Why Are We Fighting About Gas Stoves?
Conservatives want to turn cooktops into a culture war issue. Don't let them.
This week, I’m writing in the Guardian about the improbable War of the Cooktops, a very silly squabble between liberals who say “hey it turns out your gas stove is bad for you” and conservative men who, despite having never spent a day in the kitchen, scream in response, “YOU WILL PRY MY GAS STOVE OUT OF MY COLD DEAD HANDS.”
The Great Cooktop War of 2023 is burning up the internet and fueling the kind of fiery conservative missives usually reserved for the defense of deadly weapons. Conservatives seem ready to turn gas stoves into right-wing consumer symbols, putting them in the league of hugely oversized pickup truck parked outside the hugely oversized suburban McMansion, a steak-a-day diet, and red baseball caps, all set in contrast to liberals with their electric vehicles (or sensible Suburus), Impossible burgers on gluten-free buns, “In This House We Believe…” yard signs, and, apparently, induction ranges.

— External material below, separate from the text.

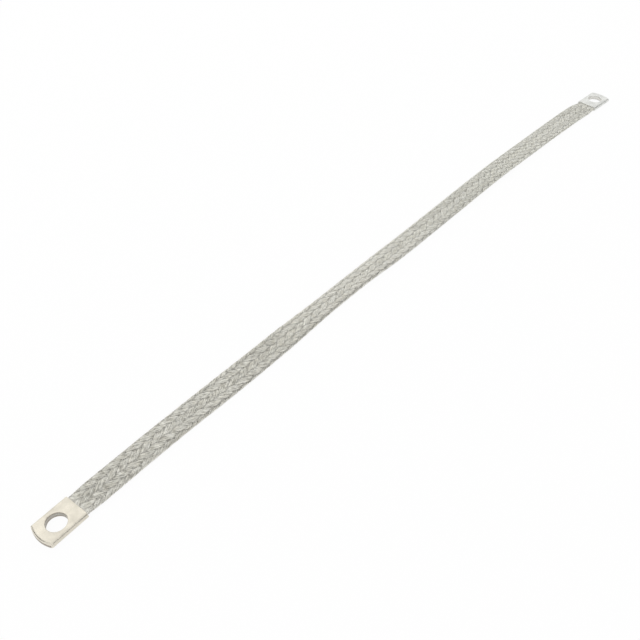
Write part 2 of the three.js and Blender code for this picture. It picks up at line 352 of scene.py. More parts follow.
def plaited_wires_tree():
    """One set of strands: each wire is one line, laid round the flat tube as it goes along
    it, over two strands of the other set and under the next two."""
    tree = bpy.data.node_groups.new("plaited_wires", "GeometryNodeTree")
    tree.is_modifier = True
    for name, kind, default in (
        ("Geometry", "Geometry", None),
        ("First Strand", "Int", 0),
        ("Strands", "Int", STRANDS_IN_PIECE),
        ("Wires", "Int", 12),
        ("Steps", "Int", WIRE_STEPS),
        ("Lay", "Float", 1.0),
        ("Start Column", "Float", 0.5),
        ("Wire Radius", "Float", 0.115 * MM),
        ("Rise", "Float", 0.09 * MM),
        ("Crown", "Float", 0.05 * MM),
        ("Strand Fill", "Float", 1.0),
        ("Looseness", "Float", 0.06),
        ("Seed", "Int", 1),
        ("Material", "Material", None),
    ):
        new_socket(tree, name, f"NodeSocket{kind}", default=default)
    new_socket(tree, "Geometry", "NodeSocketGeometry", in_out="OUTPUT")
    given = tree.nodes.new("NodeGroupInput").outputs

    def field(name):
        return Field(tree, given[name])

    def chance(low, high, seed):
        links = {2: low, 3: high, "ID": index, "Seed": seed}
        node = add(tree, "FunctionNodeRandomValue", links, data_type="FLOAT")
        return Field(tree, node.outputs[1])

    starts = add(tree, "GeometryNodeMeshLine", {"Count": field("Strands") * field("Wires")})
    index = Field(tree, tree.nodes.new("GeometryNodeInputIndex").outputs[0])
    strand = (index / field("Wires")).math("FLOOR")
    place = index - strand * field("Wires")
    points = starts.outputs[0]
    for name, value in (
        ("strand", strand + field("First Strand")),
        ("wire_place", (place + 0.5) / field("Wires") - 0.5),
        ("wire_jitter", chance(-1.0, 1.0, given["Seed"])),
        ("wire_tint", chance(0.0, 1.0, field("Seed") + 7.0)),
    ):
        points = store(tree, points, name, value)

    straight = add(tree, "GeometryNodeCurvePrimitiveLine", {"End": (1.0, 0.0, 0.0)})
    stepped = add(
        tree, "GeometryNodeResampleCurve", {"Curve": straight.outputs[0], "Count": given["Steps"]}
    )
    copies = add(
        tree, "GeometryNodeInstanceOnPoints", {"Points": points, "Instance": stepped.outputs[0]}
    )
    wires = add(tree, "GeometryNodeRealizeInstances", {"Geometry": copies.outputs[0]}).outputs[0]

    def named(name):
        links = {"Name": name}
        node = add(tree, "GeometryNodeInputNamedAttribute", links, data_type="FLOAT")
        return Field(tree, node.outputs[0])

    share = Field(tree, tree.nodes.new("GeometryNodeSplineParameter").outputs[0])
    on_line = [
        add(
            tree, "GeometryNodeSampleCurve",
            {"Curves": given["Geometry"], "Value": named(name), "Factor": share},
            data_type="FLOAT", mode="FACTOR", use_all_curves=True,
        ).outputs
        for name in SECTION
    ]
    width, thickness, plait, roll, opened = (Field(tree, at["Value"]) for at in on_line)
    centre = Field(tree, on_line[0]["Position"])
    ahead = Field(tree, on_line[0]["Tangent"])
    upright = Field(tree, (0.0, 0.0, 1.0))
    across = upright.vector("CROSS_PRODUCT", ahead).vector("NORMALIZE")
    up = ahead.vector("CROSS_PRODUCT", across)

    # How far round the tube this wire is, in columns
    where = share * WANDERS + named("wire_jitter") * WIRE_APART + named("strand") * STRAND_APART
    noise = add(
        tree, "ShaderNodeTexNoise", {"W": where, "Scale": 1.0, "Detail": 1.0},
        noise_dimensions="1D",
    )
    wander = (Field(tree, noise.outputs[0]) - 0.5) * field("Looseness") * 2.0
    strand_way = named("strand") + field("Start Column") + field("Lay") * plait
    over = (strand_way * math.pi).math("SINE") * field("Lay")
    spread = (over * OVER_SPREAD + (1 - OVER_SPREAD)) * field("Strand Fill")
    beside = named("wire_place") * spread
    columns = strand_way + beside + wander + named("wire_jitter") * WIRE_STRAY

    # Its height: over two strands of the other set and under the next two. Each wire dives
    # at the edge of the strand that it meets, so a float ends aslant.
    phase = (columns - beside * END_SLANT) * math.pi
    height = (phase.math("SINE") + (phase * 3.0).math("SINE") * FLOAT_FLATNESS) * field("Lay")
    # How near a wire is to the seam between columns, which the painted shade along the seams
    # follows
    from_seam = ((columns - beside * SEAM_SLANT) * math.pi).math("SINE").math("ABSOLUTE")
    to_edge = (named("wire_place") * named("wire_place")) * 4.0
    crown = (Field(tree, 1.0) - to_edge) * field("Crown")
    full = opened * (1 - PRESSED_RELIEF) + PRESSED_RELIEF
    out = height * field("Rise") * full + crown * full + wander * field("Rise") * WANDER_LIFT

    # The flat oval that the strands lie on
    margin = (field("Rise") + field("Crown")) * full + field("Wire Radius")
    wide = width - margin * 2.0
    radius = (thickness - margin * 2.0) / 2.0
    flat = wide - radius * 2.0
    bend = radius * math.pi
    half = flat + bend
    girth = half * 2.0
    way = ((columns + roll) / float(COLUMNS)).math("FRACT") * girth + bend / 2.0
    way = way.math("FLOORED_MODULO", girth)
    far_side = way.math("GREATER_THAN", half)
    side = Field(tree, 1.0) - far_side * 2.0
    left = way - far_side * half
    angle = left.math("MINIMUM", bend) / radius - math.pi / 2
    out_y = angle.math("COSINE") * side
    out_z = angle.math("SINE") * side
    run = (left - bend).math("MAXIMUM", 0.0)
    y = side * (flat / 2.0 - run) + (radius + out) * out_y
    z = (radius + out) * out_z

    # Both are stored while the wires are still straight, where their length gives the share
    wires = store(tree, wires, "wire_height", height)
    wires = store(tree, wires, "from_seam", from_seam)
    position = centre.vector("ADD", across.scaled(y)).vector("ADD", up.scaled(z))
    section = add(
        tree, "GeometryNodeCurvePrimitiveCircle", {"Resolution": 4, "Radius": given["Wire Radius"]}
    ).outputs[0]
    done = wires
    for kind, source, links in (
        ("GeometryNodeSetPosition", "Geometry", {"Position": position}),
        ("GeometryNodeCurveToMesh", "Curve", {"Profile Curve": section, "Fill Caps": True}),
        ("GeometryNodeSetShadeSmooth", "Geometry", {"Shade Smooth": True}),
        ("GeometryNodeRealizeInstances", "Geometry", {}),
        ("GeometryNodeSetMaterial", "Geometry", {"Material": given["Material"]}),
    ):
        done = add(tree, kind, {source: done, **links}).outputs[0]
    add(tree, "NodeGroupOutput", {"Geometry": done})
    return tree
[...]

Yes, this is silly. But it’s also dangerous: Turning yet another healthier and more sustainable option into a cultural fissure is a bad thing, for the country, for our collective health, and for the environment.
So how did we get here? Here’s what happened, from the Guardian:
Some five decades’ worth of studies have found that gas stoves are hazardous to human health, with a recent one suggesting that gas stoves in US homes may be to blame for nearly 13% of childhood asthma cases. Gas stoves are bad for the environment, too, powered as they are by fossil fuels.
This has led to some liberal cities – Berkeley, California, and New York City – to mandate that some new buildings use electric over gas. But the blistering gas stove dispute really ignited when a commissioner at the Consumer Product Safety Commission (CPSC), Richard Trumka Jr, told Bloomberg that gas was a “hidden hazard” and that when it came to banning gas stoves, “any option is on the table. Products that can’t be made safe can be banned.”
Cue rightwing firestorm.
Multiple prominent conservatives and rightwing politicians tweeted some version of “You will have to pry my gas stove from my cold dead hands.” Florida’s governor, Ron DeSantis, tweeted the “Don’t Tread on Me” flag with a gas stove in the place of the snake. Representative Ronny Jackson of Texas worried himself about the day “the maniacs in the White House come for my stove”.
Others claimed that Democrats were hypocrites, pointing to a video of the first lady, Jill Biden, cooking on gas. “Can’t wait to see the headlines when Feds raid Jill Biden’s private home to confiscate her criminal gas stove,” one rightwing agitator tweeted.
It didn’t seem to matter that it’s not actually true that Democrats want to send the feds in to seize your stove. According to a White House spokesperson, “The president does not support banning gas stoves – and the Consumer Product Safety Commission, which is independent, is not banning gas stoves.”
Still, though, even suggesting that the federal government may ban gas stoves was a spectacularly dumb political error. Trumka telling a reporter that his agency was considering banning gas stoves in new builds was foolish. It was more foolish still to follow up the firestorm by telling CNN that, while existing gas stoves aren’t being banned, “everything’s on the table” when it comes to limiting the use of new ones.
Big changes, and especially big changes to items that many people use every single day and invest significant amounts of money in, are tough for anyone to stomach. I recently switched to induction, and not at all voluntarily — the full story is in the Guardian, but as I wrote over there, a few months I ago I, too, would have told you that you could pry my gas stove from my cold dead hands. And while I’m a pretty solid follow-the-science health-conscious liberal, I would have resented the hell out of the government telling me I couldn’t choose my own cooking apparatus in my own home — especially if it meant that I had to switch to something that was far inferior (ahem, electric coil ranges) and that turned something I usually really enjoy into a process that I find frustrating and annoying.